Hydraulic fracturing technology has been successfully used in the production of shale gas reservoirs. Hydraulic fracturing directly induces pore pressure changes in the reservoir and associated stress. The sudden release of such a stress build-up results in microseismic events that create new fractures or activate pre-existing ones. This study is undertaken to analyze induced microseismic events to map the fracture growth and understand fluid flow in the reservoir.
A well-established processing workflow was used to process data that included enhancement of signal-to-noise ratio, detection of events by auto-picking the arrival times of the P- and the S-waves, and identification of the various phases. Three different methods were explored to detect the arrivals including root mean square amplitude, envelope method, and the Akaike information criterion. Microseismic events were recorded from the downhole array during multistage hydraulic fracturing in a shale gas reservoir. The downhole array consists of twelve 3- component sensors deployed in a vertical well. The events are triggered during the 12- stages of fracturing and perforation.

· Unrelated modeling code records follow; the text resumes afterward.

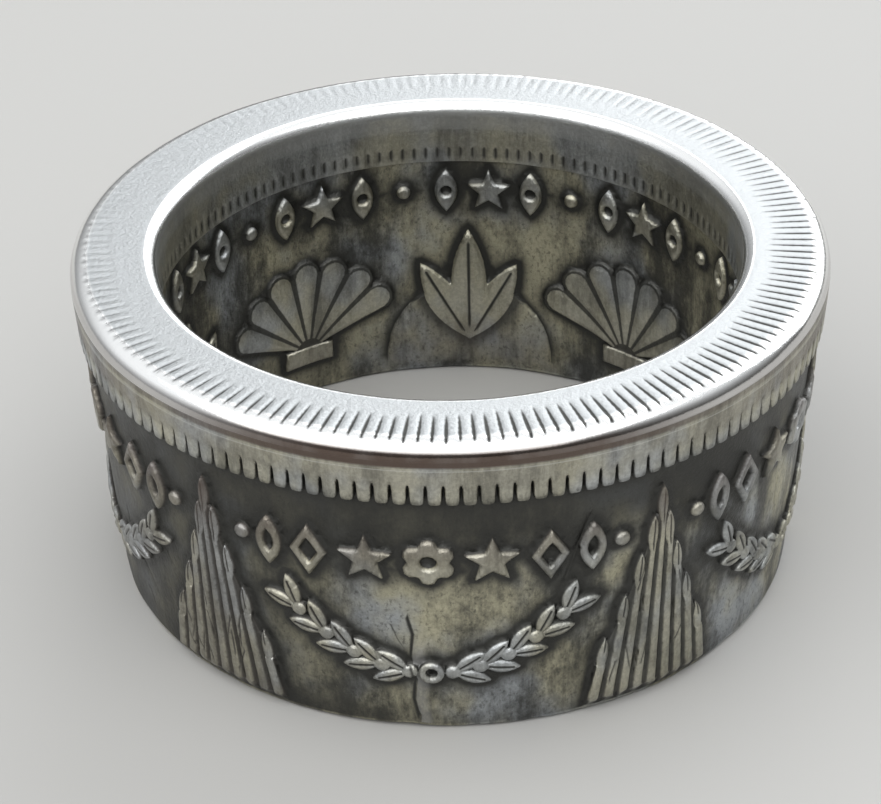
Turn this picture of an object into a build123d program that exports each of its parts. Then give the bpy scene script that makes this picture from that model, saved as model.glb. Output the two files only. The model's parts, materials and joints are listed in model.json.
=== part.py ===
from build123d import *
from build123d.topology import SkipClean
import os
from math import atan2, cos, degrees, hypot, radians, sin

# A ring folded from one large struck silver coin. The coin's milled edge is the flat top,
# its rim is the thick band under it, and its two struck faces are the walls.
# Millimetres. The ring stands on its thin foot edge, its axis is Z, and the front is -Y.

# The folded blank: bore for the finger, walls, and how far the foot flares inside
height = 12.4
bore_radius = 10.5
rim_wall = 3.15
foot_flare = 0.45
foot_wall = 1.5
outer_edge_round = 0.65
inner_edge_round = 0.45
foot_round = 0.22

# Rim band and sunk field of each wall
outer_band_height = 2.45
outer_band_taper = 0.18
outer_sink = 0.30
inner_band_height = 2.60
inner_sink = 0.25

# The pattern repeats round the ring in equal sectors
sector_count = 5
pattern_turn = -4.0

# Milled slits across the top face, pointed at both ends and widest near the outer edge
reeds_per_sector = 36
reed_depth = 0.12
reed_width = 0.20
reed_length = 1.60
reed_edge_gap = 0.50

# Denticles: the teeth are what is left between keyhole notches
denticles_per_sector = 29
notch_height = 0.85
notch_width = 0.13
notch_mouth_width = 0.34
notch_flare_height = 0.22
notch_depth = 0.22

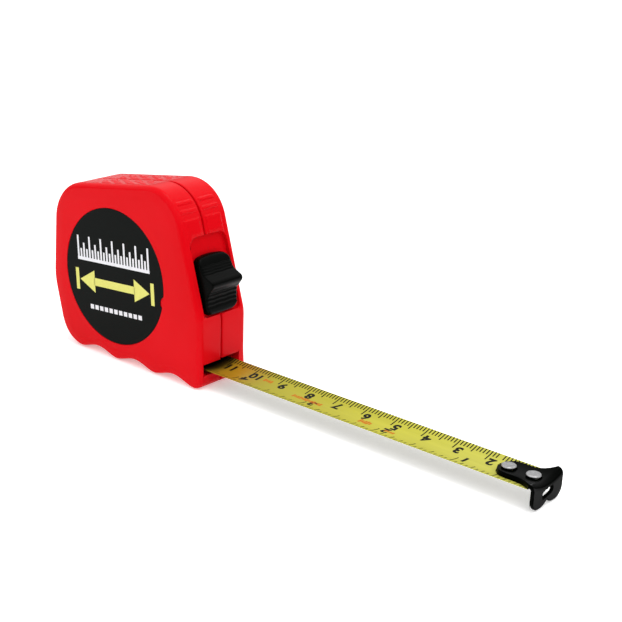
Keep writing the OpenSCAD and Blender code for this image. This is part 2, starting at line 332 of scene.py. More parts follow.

The validity of the analysis depends on the accurate localization of events that require the identification and picking of waveform phases correctly and reliable knowledge about the velocity structure. A reliable velocity structure is not always available, in most cases, the velocity model used in microseismic processing is estimated from dipole sonic logs performed along the monitoring or treatment wells before the hydraulic stimulation. Therefore, these velocities have the limitation of being representative of the propagation in the vertical direction close to the wells, which can potentially be disturbed due to the drilling and other associated perturbations around the wellbore. The workflow followed in this study has overcome the above limitations. Initial results show that all located microseismic events are well correlated with injection rates. Note a significate increase in events at the end of the injection till 10 minutes after the injection. Changes in the length and width of the fracture indicate heterogeneity along the treated volume. The spatiotemporal pattern of the events helps distinguish fluid movements and compartmentalization within the reservoir.
This analysis serves to gain experience in processing microseismic data and the results can be correlated with numerical models to understand which variables play important role in fracture propagation. This study also highlights the importance of changes in local stress in determining the efficiency of hydraulic fracturing.